:: Request ::
Extract the complete listing and repeat it word for word.

----------------------------------------

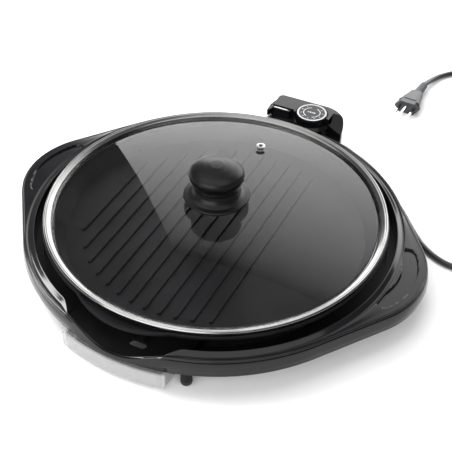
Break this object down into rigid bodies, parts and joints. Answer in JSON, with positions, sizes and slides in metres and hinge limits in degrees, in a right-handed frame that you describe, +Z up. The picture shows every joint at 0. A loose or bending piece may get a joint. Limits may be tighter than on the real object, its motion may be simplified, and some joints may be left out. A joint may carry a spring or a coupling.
{
  "type": "electric griddle",
  "caption": "Round non-stick electric griddle with a domed glass lid, black two-handled base, front drip tray and a plug-in temperature control with cord.",
  "frame": {"origin": "centre of the footprint of the griddle without its cord, at the level of the feet's soles", "axes": "+X to the right handle, +Y to the temperature control at the rear, +Z up; the front is -Y"},
  "size_m": [0.5334, 0.7097, 0.1165],
  "materials": {
    "base_shell": "satin black, glass-filled",
    "base_floor": "matt black",
    "base_flange": "matt black",
    "tray_bay": "matt black",
    "plate_posts": "matt black",
    "legs": "matt black",
    "heat_reflector": "thin sheet, mill finish",
    "foot_pads": "matt",
    "base_screws": "zinc plated",
    "plate": "die cast, dark non-stick coating",
    "heating_element": "dull steel sheath",
    "terminal_pins": "nickel plated",
    "pin_insulators": "white ceramic",
    "inlet_guard": "folded sheet",
    "guard_screws": "zinc plated",
    "lid_glass": "clear tempered glass",
    "lid_rim": "polished rolled steel",
    "knob_flange": "satin black",
    "knob_cap": "satin black",
    "knob_screw": "plain steel",
    "knob_gasket": "silicone washer",
    "steam_vent": "polished eyelet",
    "control_upper_shell": "black, glossy",
    "control_lower_shell": "satin black",
    "control_screws": "zinc plated",
    "terminal_sockets": "turned brass",
    "thermostat_probe": "stainless tube",
    "thermostat_frame": "folded sheet",
    "contact_blades": "spring bronze",
    "contact_stack": "ceramic",
    "pilot_lens": "clear light bar",
    "pilot_lamp": "small neon lamp",
    "internal_leads": "silicone insulation",
    "strain_relief": "black, ribbed",
    "cord_lead": "black cord sheath",
    "cord_coil": "black cord sheath",
    "cord_tie": "soft black band",
    "cord_tail": "black cord sheath",
    "plug_body": "moulded dark grey",
    "plug_relief": "moulded ribs",
    "plug_pins": "nickel plated",
    "plug_pin_sleeves": "black sleeve",
    "temperature_dial": "satin black",
    "dial_ring": "bright ring",
    "dial_shaft": "turned steel",
    "drip_tray": "clear, slightly smoky"
  },
  "bodies": {
    "base": {"base_shell": "base_shell", "base_floor": "base_floor", "base_flange": "base_flange", "tray_bay": "tray_bay", "plate_posts": "plate_posts", "legs": "legs", "heat_reflector": "heat_reflector", "foot_pads": "foot_pads", "base_screws": "base_screws"},
    "plate": {"plate": "plate", "heating_element": "heating_element", "terminal_pins": "terminal_pins", "pin_insulators": "pin_insulators", "inlet_guard": "inlet_guard", "guard_screws": "guard_screws"},
    "lid": {"lid_glass": "lid_glass", "lid_rim": "lid_rim", "knob_flange": "knob_flange", "knob_cap": "knob_cap", "knob_screw": "knob_screw", "knob_gasket": "knob_gasket", "steam_vent": "steam_vent"},
    "control": {"control_upper_shell": "control_upper_shell", "control_lower_shell": "control_lower_shell", "control_screws": "control_screws", "terminal_sockets": "terminal_sockets", "thermostat_probe": "thermostat_probe", "thermostat_frame": "thermostat_frame", "contact_blades": "contact_blades", "contact_stack": "contact_stack", "pilot_lens": "pilot_lens", "pilot_lamp": "pilot_lamp", "internal_leads": "internal_leads", "strain_relief": "strain_relief", "cord_lead": "cord_lead", "cord_coil": "cord_coil", "cord_tie": "cord_tie", "cord_tail": "cord_tail", "plug_body": "plug_body", "plug_relief": "plug_relief", "plug_pins": "plug_pins", "plug_pin_sleeves": "plug_pin_sleeves"},
    "dial": {"temperature_dial": "temperature_dial", "dial_ring": "dial_ring", "dial_shaft": "dial_shaft"},
    "tray": {"drip_tray": "drip_tray"}
  },
  "joints": [
    {"name": "plate_lift", "type": "slide", "parent": "base", "child": "plate", "axis": [0, 0, 1], "range_m": [0, 0.06]},
    {"name": "lid_lift", "type": "slide", "parent": "plate", "child": "lid", "axis": [0, 0, 1], "range_m": [0, 0.12]},
    {"name": "control_pull", "type": "slide", "parent": "plate", "child": "control", "axis": [0, 1, 0], "range_m": [0, 0.085]},
    {"name": "dial_turn", "type": "hinge", "parent": "control", "child": "dial", "pos_m": [0.0228, 0.1955, 0], "axis": [0, 0, 1], "range_deg": [0, 270]},
    {"name": "tray_slide", "type": "slide", "parent": "base", "child": "tray", "axis": [-0.0523, -0.9986, 0], "range_m": [0, 0.12]}
  ]
}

----------------------------------------

:: Expected output ::
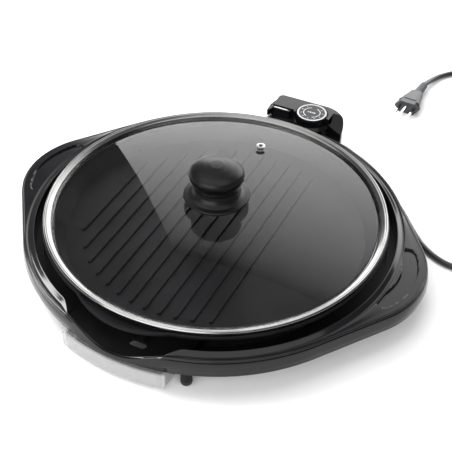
Break this object down into rigid bodies, parts and joints. Answer in JSON, with positions, sizes and slides in metres and hinge limits in degrees, in a right-handed frame that you describe, +Z up. The picture shows every joint at 0. A loose or bending piece may get a joint. Limits may be tighter than on the real object, its motion may be simplified, and some joints may be left out. A joint may carry a spring or a coupling.
{
  "type": "electric griddle",
  "caption": "Round non-stick electric griddle with a domed glass lid, black two-handled base, front drip tray and a plug-in temperature control with cord.",
  "frame": {"origin": "centre of the footprint of the griddle without its cord, at the level of the feet's soles", "axes": "+X to the right handle, +Y to the temperature control at the rear, +Z up; the front is -Y"},
  "size_m": [0.5334, 0.7097, 0.1165],
  "materials": {
    "base_shell": "satin black, glass-filled",
    "base_floor": "matt black",
    "base_flange": "matt black",
    "tray_bay": "matt black",
    "plate_posts": "matt black",
    "legs": "matt black",
    "heat_reflector": "thin sheet, mill finish",
    "foot_pads": "matt",
    "base_screws": "zinc plated",
    "plate": "die cast, dark non-stick coating",
    "heating_element": "dull steel sheath",
    "terminal_pins": "nickel plated",
    "pin_insulators": "white ceramic",
    "inlet_guard": "folded sheet",
    "guard_screws": "zinc plated",
    "lid_glass": "clear tempered glass",
    "lid_rim": "polished rolled steel",
    "knob_flange": "satin black",
    "knob_cap": "satin black",
    "knob_screw": "plain steel",
    "knob_gasket": "silicone washer",
    "steam_vent": "polished eyelet",
    "control_upper_shell": "black, glossy",
    "control_lower_shell": "satin black",
    "control_screws": "zinc plated",
    "terminal_sockets": "turned brass",
    "thermostat_probe": "stainless tube",
    "thermostat_frame": "folded sheet",
    "contact_blades": "spring bronze",
    "contact_stack": "ceramic",
    "pilot_lens": "clear light bar",
    "pilot_lamp": "small neon lamp",
    "internal_leads": "silicone insulation",
    "strain_relief": "black, ribbed",
    "cord_lead": "black cord sheath",
    "cord_coil": "black cord sheath",
    "cord_tie": "soft black band",
    "cord_tail": "black cord sheath",
    "plug_body": "moulded dark grey",
    "plug_relief": "moulded ribs",
    "plug_pins": "nickel plated",
    "plug_pin_sleeves": "black sleeve",
    "temperature_dial": "satin black",
    "dial_ring": "bright ring",
    "dial_shaft": "turned steel",
    "drip_tray": "clear, slightly smoky"
  },
  "bodies": {
    "base": {"base_shell": "base_shell", "base_floor": "base_floor", "base_flange": "base_flange", "tray_bay": "tray_bay", "plate_posts": "plate_posts", "legs": "legs", "heat_reflector": "heat_reflector", "foot_pads": "foot_pads", "base_screws": "base_screws"},
    "plate": {"plate": "plate", "heating_element": "heating_element", "terminal_pins": "terminal_pins", "pin_insulators": "pin_insulators", "inlet_guard": "inlet_guard", "guard_screws": "guard_screws"},
    "lid": {"lid_glass": "lid_glass", "lid_rim": "lid_rim", "knob_flange": "knob_flange", "knob_cap": "knob_cap", "knob_screw": "knob_screw", "knob_gasket": "knob_gasket", "steam_vent": "steam_vent"},
    "control": {"control_upper_shell": "control_upper_shell", "control_lower_shell": "control_lower_shell", "control_screws": "control_screws", "terminal_sockets": "terminal_sockets", "thermostat_probe": "thermostat_probe", "thermostat_frame": "thermostat_frame", "contact_blades": "contact_blades", "contact_stack": "contact_stack", "pilot_lens": "pilot_lens", "pilot_lamp": "pilot_lamp", "internal_leads": "internal_leads", "strain_relief": "strain_relief", "cord_lead": "cord_lead", "cord_coil": "cord_coil", "cord_tie": "cord_tie", "cord_tail": "cord_tail", "plug_body": "plug_body", "plug_relief": "plug_relief", "plug_pins": "plug_pins", "plug_pin_sleeves": "plug_pin_sleeves"},
    "dial": {"temperature_dial": "temperature_dial", "dial_ring": "dial_ring", "dial_shaft": "dial_shaft"},
    "tray": {"drip_tray": "drip_tray"}
  },
  "joints": [
    {"name": "plate_lift", "type": "slide", "parent": "base", "child": "plate", "axis": [0, 0, 1], "range_m": [0, 0.06]},
    {"name": "lid_lift", "type": "slide", "parent": "plate", "child": "lid", "axis": [0, 0, 1], "range_m": [0, 0.12]},
    {"name": "control_pull", "type": "slide", "parent": "plate", "child": "control", "axis": [0, 1, 0], "range_m": [0, 0.085]},
    {"name": "dial_turn", "type": "hinge", "parent": "control", "child": "dial", "pos_m": [0.0228, 0.1955, 0], "axis": [0, 0, 1], "range_deg": [0, 270]},
    {"name": "tray_slide", "type": "slide", "parent": "base", "child": "tray", "axis": [-0.0523, -0.9986, 0], "range_m": [0, 0.12]}
  ]
}